Ccostumes evoke the mix of the traditionally Māori with the Victorian, symbolising the two forces vying for power and respect, as well as the liminal identities held by Takiora and her two sisters, and probably many other Māori at the time.
Paige Pomana’s sound design stokes the rhythm and helps us transition from courtly Victorian houses to battle camps, to lecherous and pompous old men, to the wilderness. Sadly, however, the mix was a little loud, sometimes obscuring the dialogue and making it difficult to keep up with this text-heavy work. Though unfortunate, this is really the only complaint I have about the experience, and it will surely be fixed as the season continues.
The cast are cohesive and incredibly strong. Tamati absolutely nails the performance, depicting Takiora’s power, vulnerability, passion, guilt and devastation with remarkable ease. Lana Garland and Kāwana herself likewise inhabit their many roles with depth, energy and sincerity.
The text is expertly written. Kāwana deftly weaves in Te Reo, again realistically evoking the two worlds these women were inhabiting, and she has chosen specific moments in Takiora’s story, succinctly crafting a piece that is thought-provoking, urgent, dramatic, funny and extremely moving. She does not shy away from the atrocities that Takiora is (somewhat indirectly) responsible for, but she provides no clear answers or moral didacticism either. Kāwana seems to say that there can be no simple judgement of Takiora, and leaves it up to us to simply empathise with her.
In this way, Kāwana is successful in placing a female lens on a tale “that has been told by men for generations”. With depth and compassion, Takiora’s complexity is explored – she explains she is working with the British, helping them even to purchase Māori land, in order to secure a future for both peoples. Translation is, itself, an act of working to understand two perspectives, of bridging a gap in comprehension.
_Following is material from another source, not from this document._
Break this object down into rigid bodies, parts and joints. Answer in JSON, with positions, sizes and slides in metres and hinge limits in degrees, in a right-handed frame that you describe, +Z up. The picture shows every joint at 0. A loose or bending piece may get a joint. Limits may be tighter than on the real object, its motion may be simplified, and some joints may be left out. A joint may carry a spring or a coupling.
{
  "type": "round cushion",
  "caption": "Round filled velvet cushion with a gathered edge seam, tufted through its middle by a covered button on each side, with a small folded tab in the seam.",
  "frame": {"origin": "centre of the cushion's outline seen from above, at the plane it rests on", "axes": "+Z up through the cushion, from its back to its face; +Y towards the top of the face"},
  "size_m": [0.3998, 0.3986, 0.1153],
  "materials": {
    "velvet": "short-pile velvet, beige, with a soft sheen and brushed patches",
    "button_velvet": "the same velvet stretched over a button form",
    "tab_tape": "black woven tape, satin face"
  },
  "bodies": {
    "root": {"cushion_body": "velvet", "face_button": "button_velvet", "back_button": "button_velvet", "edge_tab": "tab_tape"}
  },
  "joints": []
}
We may never truly know why Lucy Lord chose the path she did, but the nuance that exists in her story reminds us that history is not all big concepts of black and white morality, but is built of the humanity of individuals.
I would recommend doing a little familiarising with the figure of Lucy Lord before seeing this play, as I think that is the way to fully appreciate the story within its context. (There is no spoon-feeding the audience here.) But even if you know nothing of her beforehand, as I did, you still will be immersed in the world, in the feeling, tone and high stakes of the time, and drawn in by the elusive figure of Takiora.
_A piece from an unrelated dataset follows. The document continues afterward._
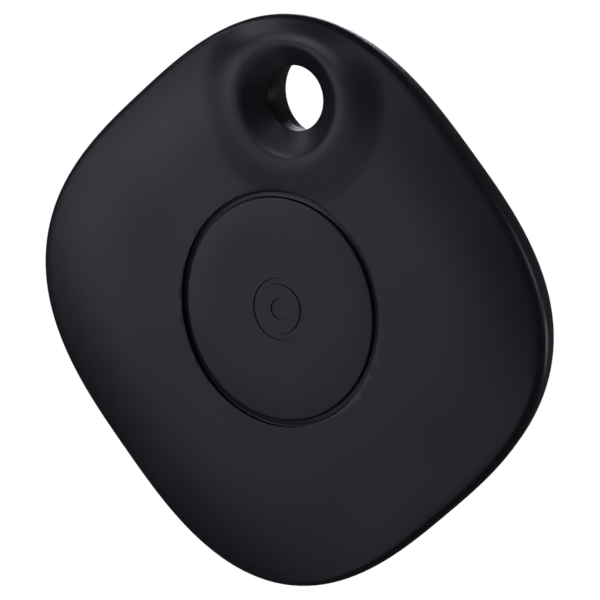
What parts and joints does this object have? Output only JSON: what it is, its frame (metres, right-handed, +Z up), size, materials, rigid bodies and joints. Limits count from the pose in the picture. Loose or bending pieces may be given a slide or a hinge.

Time plays a large role in this piece, perhaps best encapsulated by one of my favourite scenes – where Takiora explains the white man’s timepiece (and the Pākehā way of measuring time) to an older Māori woman. This scene reminds us of the deep, fundamental impact of colonisation – that everything down to the concept of time was taken and changed to the European model. It reminds me, personally, that this conception of time does not seem to be serving us too well in our hectic, modern world. But it also shows us Takiora’s simple delight at the timepiece, her connection to a concept that she feels will bring order to what must have felt a messy and confusing time in which to grow up. It reminds us that it is not only land being fought over, but the very perception of reality, which is not as predetermined as we might like to think. Just as Matariki is not a fixed moment but instead relies on the natural progression of the stars, we are reminded that time is but a concept that we have the power to change. We do not need to charge forward in a linear manner, but instead we can take the time to reflect on the past, on how our past and present are intertwined, on the cyclical nature of history. As producer Amber Cureen said as she addressed the opening night audience, this is a play about looking back to the past to inform the future.
As a Pākehā, this story serves to remind me that colonisation was not a one-and-done. It is an on-going process that continues to this very day, and I’m sure the struggle of Takiora to rectify the two sides of herself is one that will be familiar to many in Aotearoa. Many of us, myself included, know very little about the New Zealand Wars and the individuals who lived through the period, and that is such a shame. But this play was thrilling, entertaining and powerful, and I want to drink it all up. These are the stories that we should be telling – those that bring the history of this land to life, and those that remind us why knowing our history is vital to moving forward.
Kūpapa plays Te Pou theatre 3 to 10 July, 2021.